Russia’s Kirishnefteorgsintez refinery, which processed nearly 7% of the country’s oil refining volume in 2024, has suspended operations after a Ukrainian drone strike damaged three of its four crude distillation units. The plant is a key diesel supplier for Russian and export markets, and repair timing remains unclear. The disruption underscores escalating attacks on Russian oil infrastructure and could tighten regional refined-product supply.

Analysis

The immediate equity read-through is less about crude and more about product scarcity, especially diesel. When a large Baltic-region refinery is offline, the marginal disruption typically shows up first in regional middle-distillate balances, tightening prompt product cracks before broader crude benchmarks fully reprice. That favors refiners with spare complexity and coastal export optionality, while hurting transport, agriculture, and industrial users in Europe that are already sensitive to diesel spreads. Second-order effects likely matter more than the headline outage. If damage is concentrated in CDU and secondary units, the restart path can be non-linear: even partial restoration may not normalize yields if hydrogen, desulfurization, or power systems are impaired.
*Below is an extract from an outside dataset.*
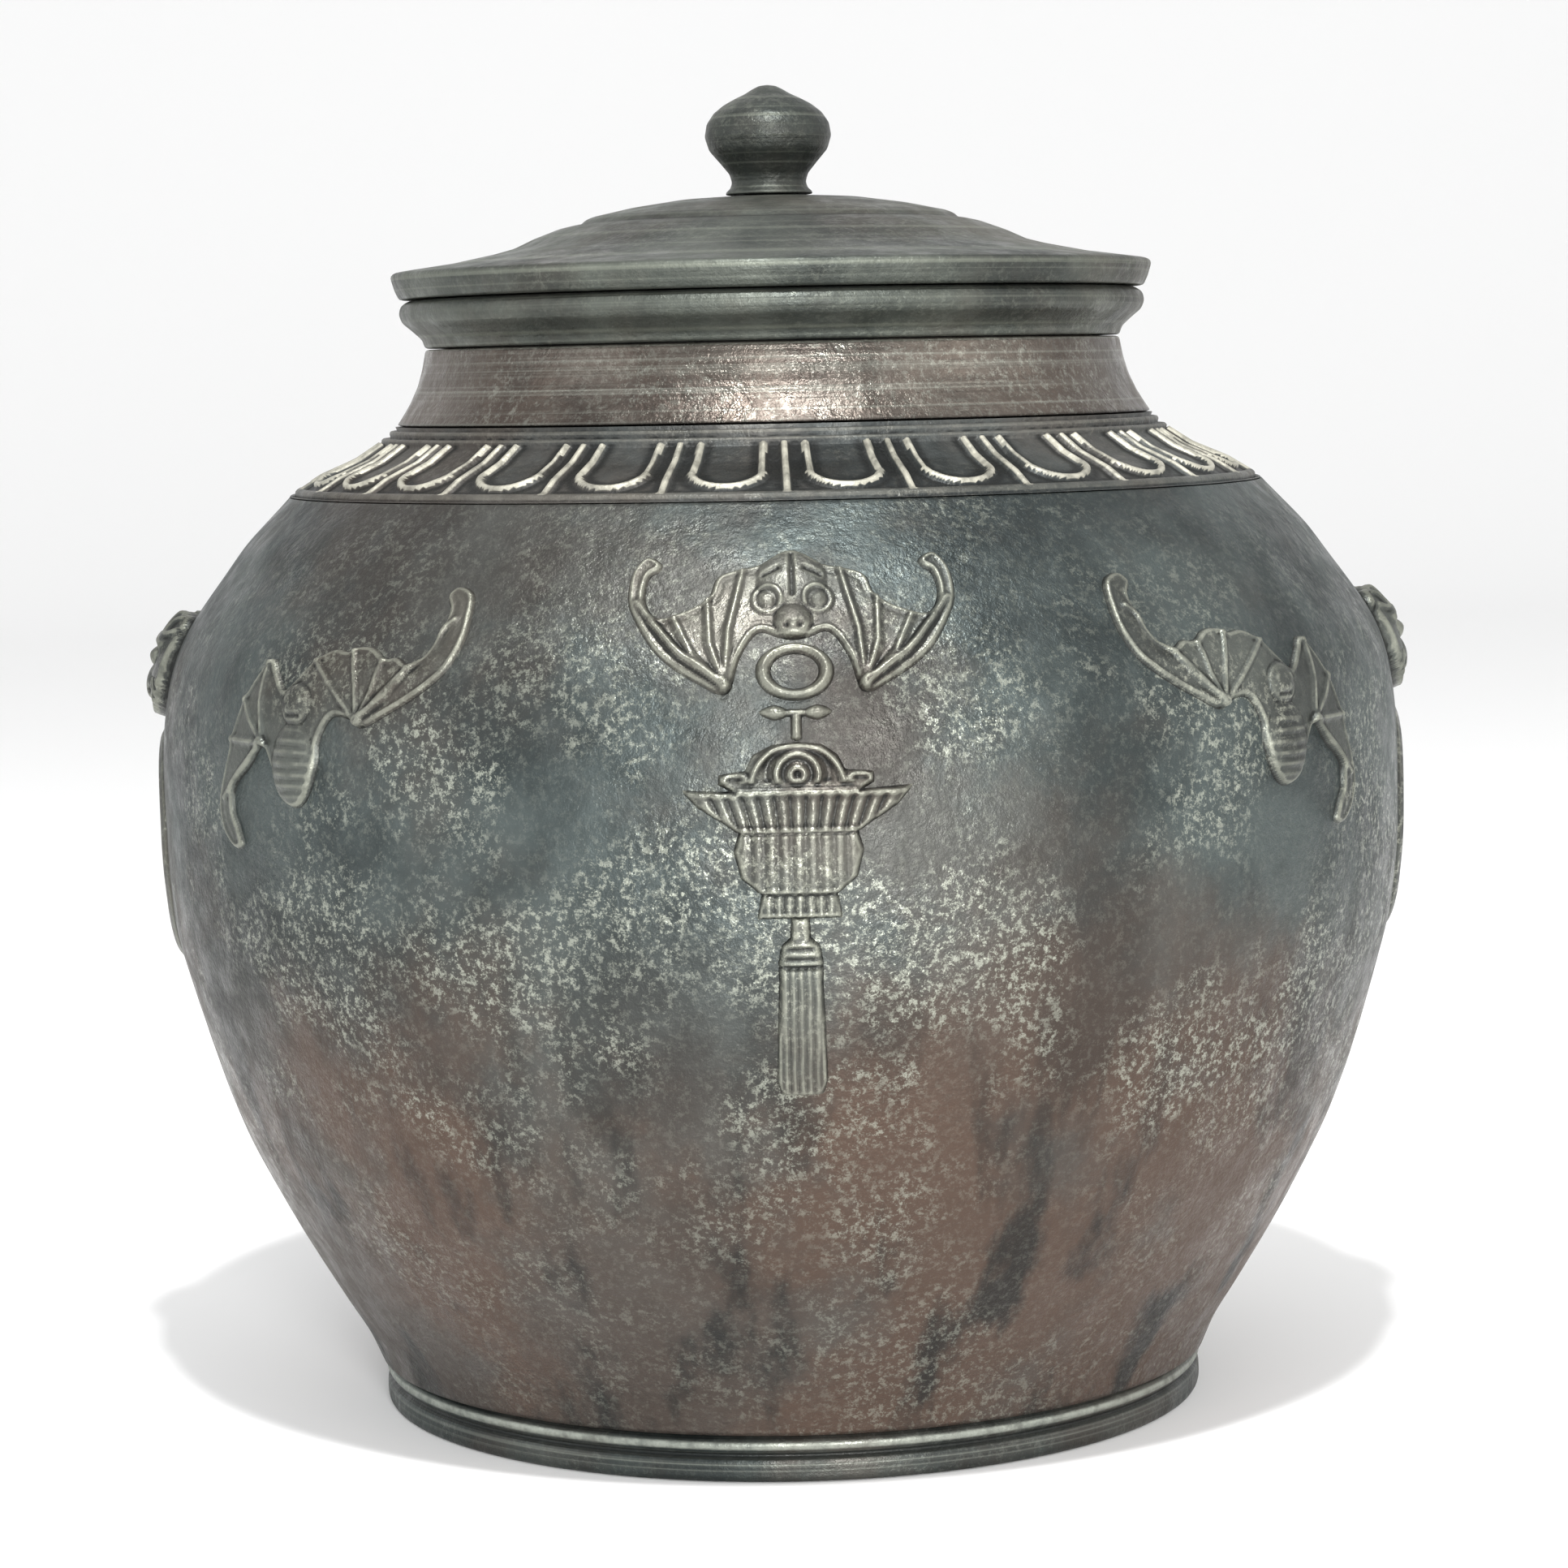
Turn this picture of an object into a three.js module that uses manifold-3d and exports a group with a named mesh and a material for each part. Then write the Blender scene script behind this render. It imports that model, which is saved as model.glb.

That creates a multi-week to multi-month tail where product exports from the region remain constrained, increasing the odds of higher freight rates, rerouting through alternative ports, and opportunistic diesel arbitrage from the Middle East and U.S. Gulf Coast into Europe. The market may still be underpricing escalation risk. Ukraine has shown it can repeatedly target the same node, so the bigger issue is not one outage but a higher expected frequency of disruption across Russian refining and logistics. That argues for a persistent risk premium in European gasoil rather than a one-day spike; however, if Russia responds by prioritizing domestic supply over exports, the immediate pain shifts to export markets first, with local price controls muting the pass-through into domestic inflation. Contrarian view: the knee-jerk bullish reaction for global crude may be overstated. A refinery outage removes product demand for crude as much as it removes product supply, so the net crude balance impact is smaller than many assume unless outages spread to multiple facilities or last long enough to trigger crude storage buildup. The cleaner trade is on cracks and logistics, not outright oil beta.